Everton have thrown away 19 points from winning position this year, with only Reading and Southampton ‘boasting’ poorer records and despite their fantastic early season form, a reverse in fortunes of the usual barnstorming run they customarily go on at this time of the campaign has seen them fall away precisely at a time when they need to be consistent, with the likes of Nikica Jelavic and John Heitinga enduring poor performances all term in key positions. It just doesn’t look like it’s going to their year.
Moyes sought to play down talk that uncertainty over his future had contributed to their poor form of late, telling reporters this week: “These two weeks we are in now are big weeks. We are in a period where we’ll see the direction our season is going. We have to try and knock each one off one at a time. We have no excuses. You know it would be easy to say the transfer window has had an effect on our performances, just as it would be very easy to say it has got anything to do with my contract – it would be easy to make those excuses. But it’s not had an effect. It’s about the players we have got, and the players we have got have been working great for the past year. The truth is, from January last season to January just gone we have outperformed most clubs. I think there’ll be very few teams with a record similar to us, and very few teams who have done as well as us, so hey – the players may be entitled to a wee dip.”

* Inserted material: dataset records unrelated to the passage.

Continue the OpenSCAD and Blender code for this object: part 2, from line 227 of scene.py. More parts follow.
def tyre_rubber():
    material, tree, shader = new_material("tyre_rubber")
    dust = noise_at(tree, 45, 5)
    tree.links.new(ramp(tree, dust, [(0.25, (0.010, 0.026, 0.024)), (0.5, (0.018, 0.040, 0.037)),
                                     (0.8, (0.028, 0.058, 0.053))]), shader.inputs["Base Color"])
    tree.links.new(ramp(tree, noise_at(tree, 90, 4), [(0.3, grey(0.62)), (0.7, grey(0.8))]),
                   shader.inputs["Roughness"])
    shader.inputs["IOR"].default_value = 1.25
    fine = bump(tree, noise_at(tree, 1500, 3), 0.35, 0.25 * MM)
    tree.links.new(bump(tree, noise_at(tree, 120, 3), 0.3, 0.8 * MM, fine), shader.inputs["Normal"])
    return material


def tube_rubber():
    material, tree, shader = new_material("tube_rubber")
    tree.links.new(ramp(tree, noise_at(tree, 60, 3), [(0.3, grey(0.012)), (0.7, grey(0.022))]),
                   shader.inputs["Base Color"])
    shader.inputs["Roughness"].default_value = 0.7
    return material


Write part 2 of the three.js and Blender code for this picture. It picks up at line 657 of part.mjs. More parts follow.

They now face a potentially season-defining clash in the FA Cup replay against Oldham, and it wouldn’t be a surprise to see them put all of their eggs in one basket now rather than the league, with the side unlikely to close the seven-point gap behind Chelsea in fourth now. Moyes seemed to say as much in the press conference after the Norwich defeat: “Most seasons we’ve tended to finish sixth, seventh or eighth and if you ask the people who know football they would say that’s about as good as Everton can do. We’ve probably been playing at our maximum for a long time at Everton – foot hard to the pedal – and I’m hoping we can go a wee bit further this season and maybe do better in the FA Cup.”
Put into context, this has not been a terrible year for the club but it will go down as an unfulfilled one, a season that promised much but will eventually deliver very little and with the vulture lurking around both Baines and Fellaini, they will face an extremely tough time in trying to hold onto both of them, with the likes of Chelsea and Manchester United certain to be interested in both.
The Belgium international has made various noises in his own national media about the need to test himself on a bigger stage, before trying to later retract them with the old ‘I’ve been misquoted’ shtick which everyone knows is code for ‘I’ll get in trouble if I stick to my original line’. It’s not that he’s reached the stage in his career yet where he can be considered bigger than the club he is playing for, for his ability hasn’t outgrown Everton at all, and his positional future remains a cause for some uncertainty.
Pushing him further forward has come at a cost to the entire team’s defensive solidity and his performances have been inconsistent across the entire campaign so far. If he were to move to Chelsea or United, it’s likely it wouldn’t be in the role he currently commands at Everton, rather a more reserved, tactically aware one that he played in previously, which could count against him when talking about a move to a larger club.
The case of England international Baines on the other hand is a touch more crystal clear, and aside from Juventus midfielder Andrea Pirlo, he has created the joint-highest number of chances per game this season in Europe’s top five leagues, in a position which he has made his own. At 28 years of age though, this summer probably represents the last chance he has to make his mark elsewhere and at a higher level. He’s certainly capable of doing so and should United finally push out Patrice Evra at the end of the season, they could do no worse than moving for a player that has become the outstanding left-back in the top flight over the past 18 months.
Everton’s financial model, or rather lack thereof, dictates that they must sell a star player every summer. The club’s annual report revealed a financial loss of £9million last season when it was published in early January, and the unusual moves during the transfer window for both Leroy Fer and Alvaro Negredo spoke volumes of a manager losing patience working in such strict financial constraints. In order to break the glass ceiling, he requires money, the sort that the club simply doesn’t have and in the likely event that either or both of Baines and Fellaini leave in the summer for large fees, Moyes could follow out the same door shortly afterwards.